THE TASK -> Give all of the lines again, with nothing added or dropped.

DATA LISTING ->
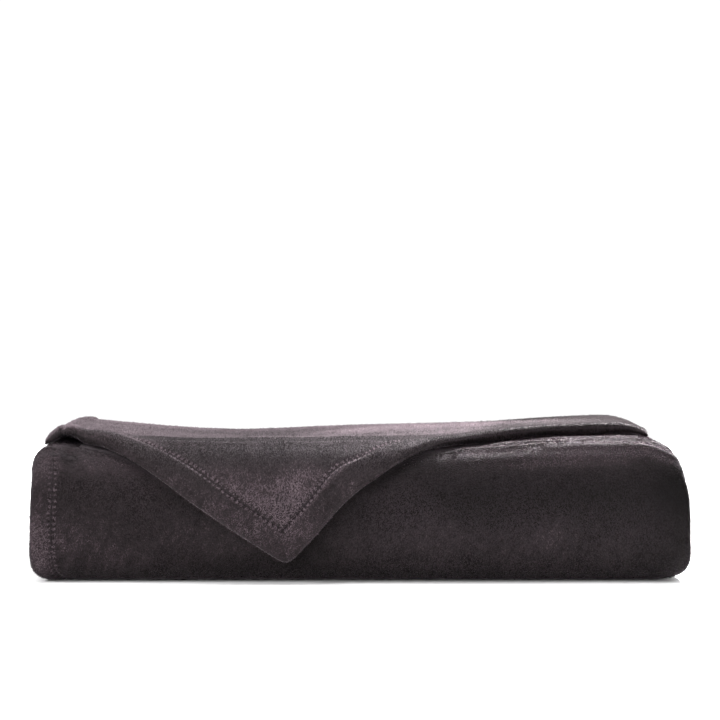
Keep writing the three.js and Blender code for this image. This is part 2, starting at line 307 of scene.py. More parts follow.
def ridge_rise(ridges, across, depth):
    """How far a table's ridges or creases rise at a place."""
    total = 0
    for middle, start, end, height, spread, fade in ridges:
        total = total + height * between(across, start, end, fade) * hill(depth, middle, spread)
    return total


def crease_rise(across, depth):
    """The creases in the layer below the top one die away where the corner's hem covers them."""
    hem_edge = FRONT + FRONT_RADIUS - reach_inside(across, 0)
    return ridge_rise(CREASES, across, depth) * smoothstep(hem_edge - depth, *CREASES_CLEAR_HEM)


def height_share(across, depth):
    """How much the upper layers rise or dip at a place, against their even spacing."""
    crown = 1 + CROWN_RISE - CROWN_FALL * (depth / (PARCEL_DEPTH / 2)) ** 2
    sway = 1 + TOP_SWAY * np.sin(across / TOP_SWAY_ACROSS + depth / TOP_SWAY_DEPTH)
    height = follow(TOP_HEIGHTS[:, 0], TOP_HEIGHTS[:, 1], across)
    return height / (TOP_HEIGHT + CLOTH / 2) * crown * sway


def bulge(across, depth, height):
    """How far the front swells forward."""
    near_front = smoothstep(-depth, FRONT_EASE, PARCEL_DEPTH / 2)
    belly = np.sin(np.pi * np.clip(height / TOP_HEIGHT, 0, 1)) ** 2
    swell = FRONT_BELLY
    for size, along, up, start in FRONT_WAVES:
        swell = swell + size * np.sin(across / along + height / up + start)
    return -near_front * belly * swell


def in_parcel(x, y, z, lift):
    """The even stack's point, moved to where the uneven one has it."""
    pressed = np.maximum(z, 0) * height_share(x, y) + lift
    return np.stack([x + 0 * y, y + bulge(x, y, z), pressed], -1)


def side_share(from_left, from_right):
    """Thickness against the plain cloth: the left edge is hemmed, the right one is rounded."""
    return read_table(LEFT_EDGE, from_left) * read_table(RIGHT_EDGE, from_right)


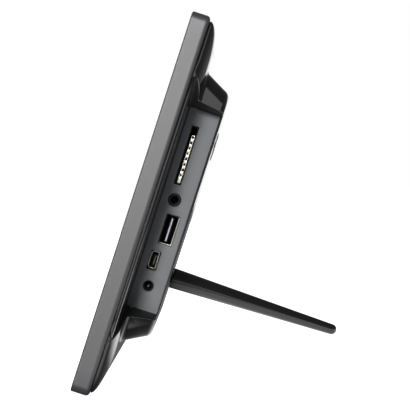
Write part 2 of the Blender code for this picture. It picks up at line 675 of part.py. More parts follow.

REPLY TO THE TASK ->
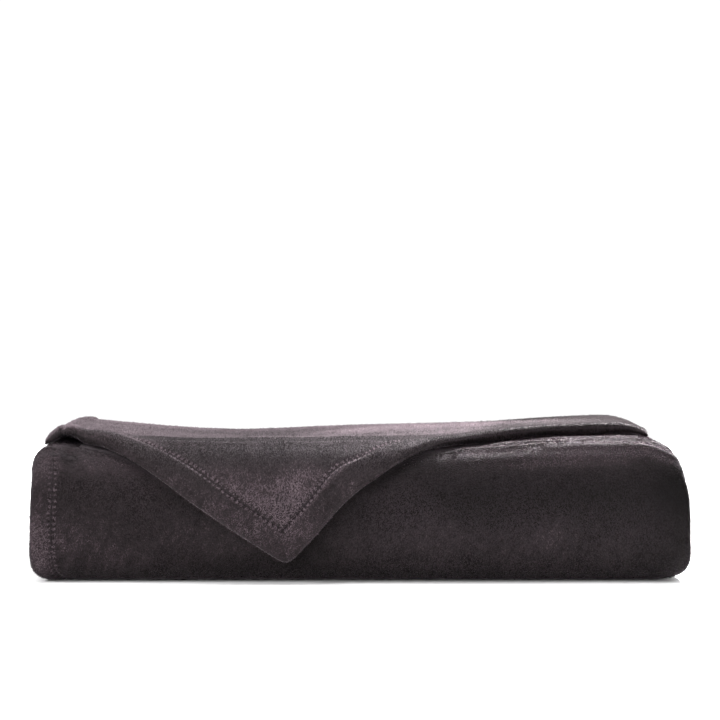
Keep writing the three.js and Blender code for this image. This is part 2, starting at line 307 of scene.py. More parts follow.
def ridge_rise(ridges, across, depth):
    """How far a table's ridges or creases rise at a place."""
    total = 0
    for middle, start, end, height, spread, fade in ridges:
        total = total + height * between(across, start, end, fade) * hill(depth, middle, spread)
    return total


def crease_rise(across, depth):
    """The creases in the layer below the top one die away where the corner's hem covers them."""
    hem_edge = FRONT + FRONT_RADIUS - reach_inside(across, 0)
    return ridge_rise(CREASES, across, depth) * smoothstep(hem_edge - depth, *CREASES_CLEAR_HEM)


def height_share(across, depth):
    """How much the upper layers rise or dip at a place, against their even spacing."""
    crown = 1 + CROWN_RISE - CROWN_FALL * (depth / (PARCEL_DEPTH / 2)) ** 2
    sway = 1 + TOP_SWAY * np.sin(across / TOP_SWAY_ACROSS + depth / TOP_SWAY_DEPTH)
    height = follow(TOP_HEIGHTS[:, 0], TOP_HEIGHTS[:, 1], across)
    return height / (TOP_HEIGHT + CLOTH / 2) * crown * sway


def bulge(across, depth, height):
    """How far the front swells forward."""
    near_front = smoothstep(-depth, FRONT_EASE, PARCEL_DEPTH / 2)
    belly = np.sin(np.pi * np.clip(height / TOP_HEIGHT, 0, 1)) ** 2
    swell = FRONT_BELLY
    for size, along, up, start in FRONT_WAVES:
        swell = swell + size * np.sin(across / along + height / up + start)
    return -near_front * belly * swell


def in_parcel(x, y, z, lift):
    """The even stack's point, moved to where the uneven one has it."""
    pressed = np.maximum(z, 0) * height_share(x, y) + lift
    return np.stack([x + 0 * y, y + bulge(x, y, z), pressed], -1)


def side_share(from_left, from_right):
    """Thickness against the plain cloth: the left edge is hemmed, the right one is rounded."""
    return read_table(LEFT_EDGE, from_left) * read_table(RIGHT_EDGE, from_right)


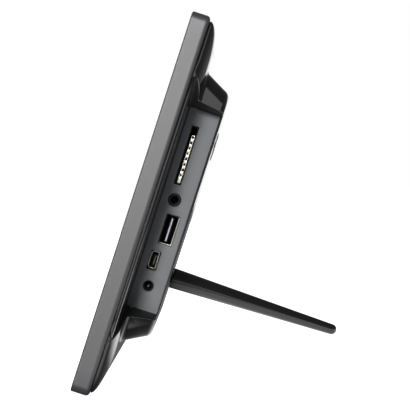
Write part 2 of the Blender code for this picture. It picks up at line 675 of part.py. More parts follow.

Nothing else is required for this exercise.